I should not be allowed to buy nice paintbrushes. However, the employees at the craft store don’t know my reputation and they just keep selling me them. I have this nasty habit of leaving them in the cup of water between coats of paint, sometimes even between projects without washing them. I always intend to wash my brushes, but it just never seems to work out that way.
I think it’s been about 2 months since all the water in the cup of brushes sitting on my craft table evaporated, and I’ve just been avoiding dealing with it because it had some of my favorite brushes in there. I knew they may have been too far gone, and frankly, I was not ready to accept that.

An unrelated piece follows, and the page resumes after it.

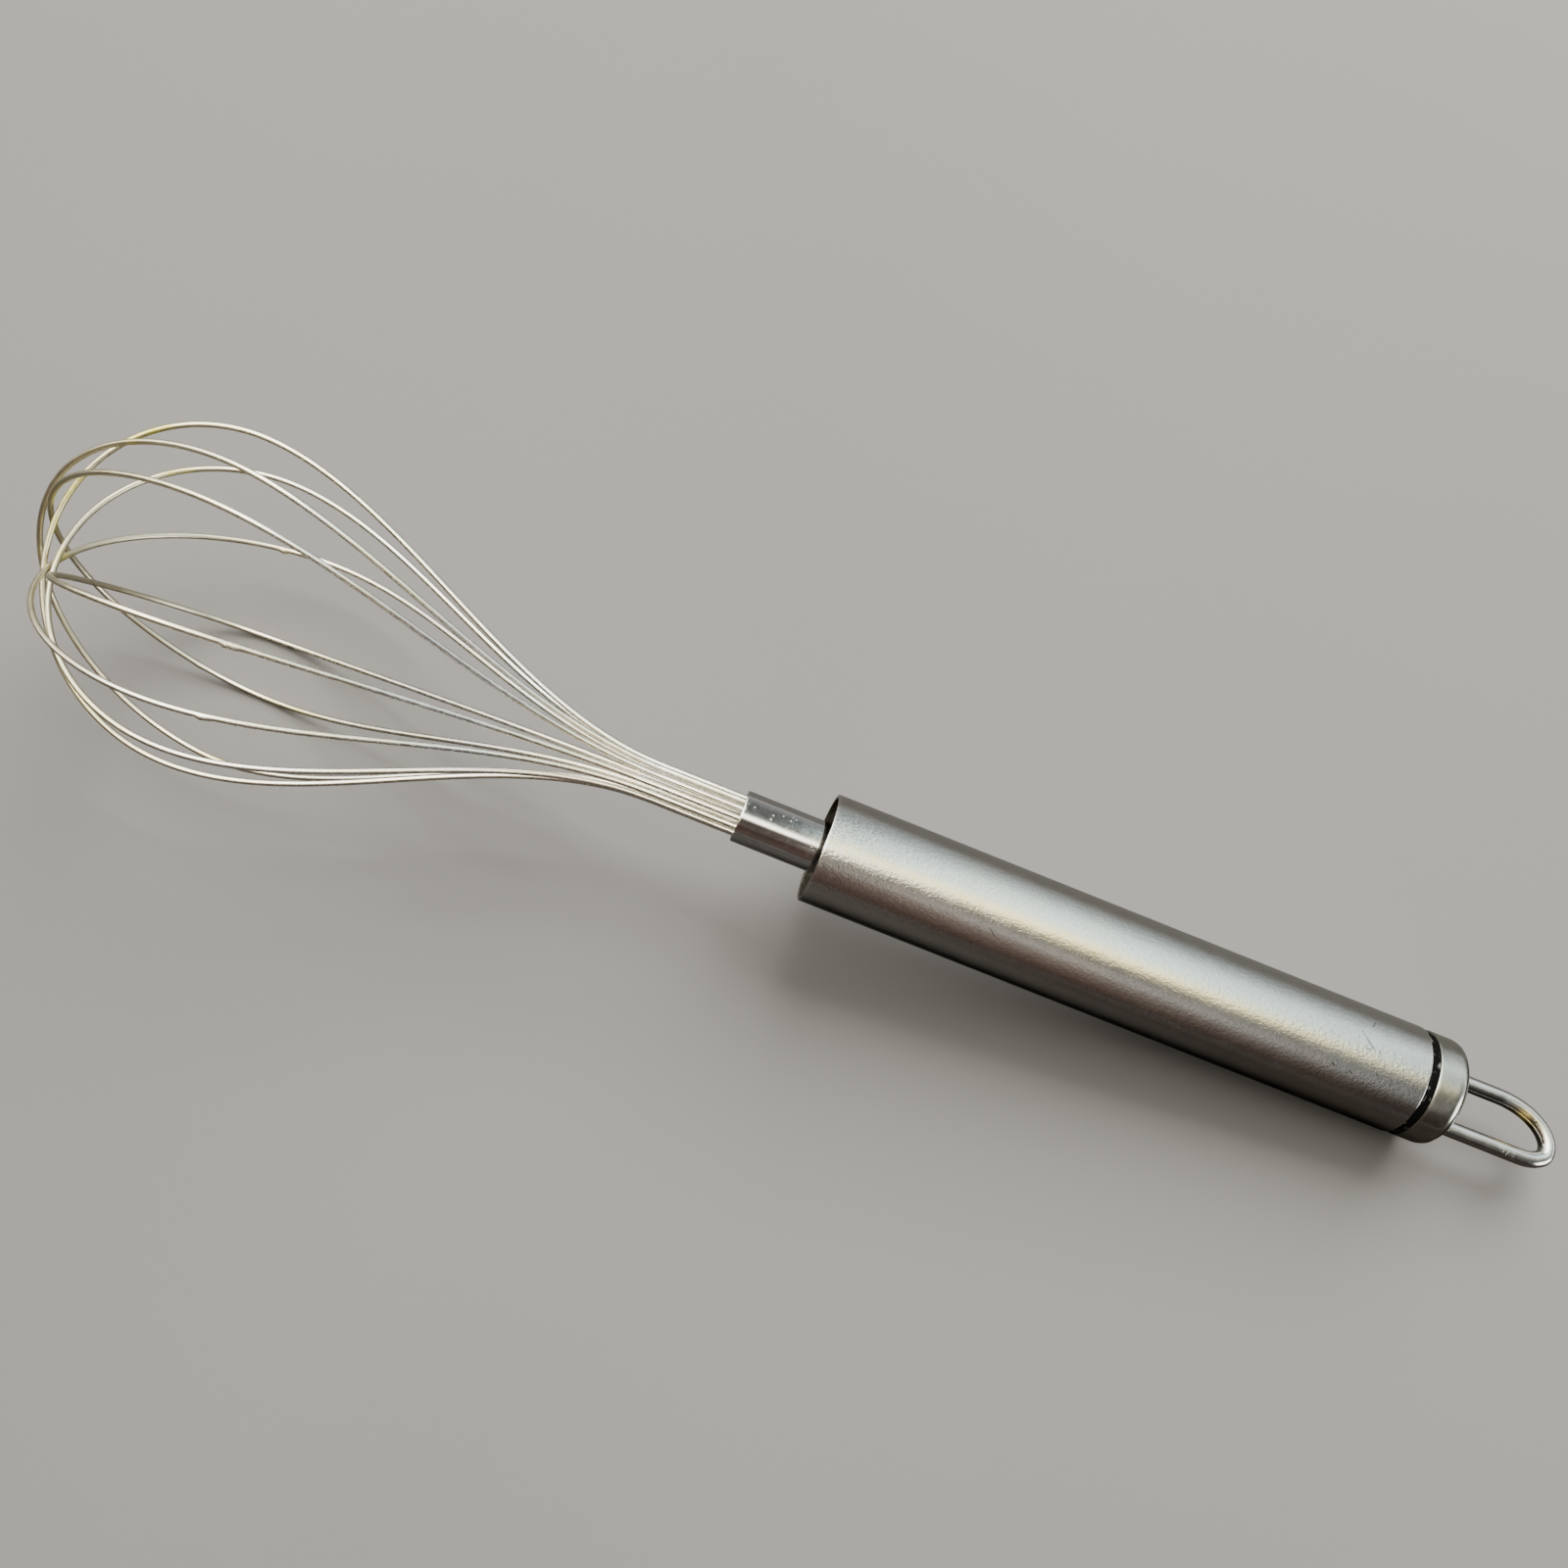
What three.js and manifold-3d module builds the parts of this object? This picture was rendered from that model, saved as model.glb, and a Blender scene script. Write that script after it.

So, as I was trying to think of a solution for a completely unrelated problem, I remembered the trick my parents taught me for identifying if wall paint is oil-based or not. Nail polish remover! I grabbed my jug of acetone, which is the active ingredient in nail polish remover, and splashed a little into the bottom of the cup. Enough to dunk the bristles, but not so much as to get up inside the brush because acetone is also the solvent for a lot of glues. So if it got up in the glue and then started breaking that glue down the bristles would all fall out. In this case, my brushes were all rock hard though so I was willing to take that risk.
After washing the bristles with acetone they were pliable again but still covered in little paint clumps. I washed them with regular hand soap and warm water to get the remaining paint chunks and residual acetone off. I managed to rescue 5/5 brushes, the bristles are a bit misshapen from sitting in the cup so long, so they’re not ‘good as new’ or anything, but they’re still serviceable, which is better than in my garbage can.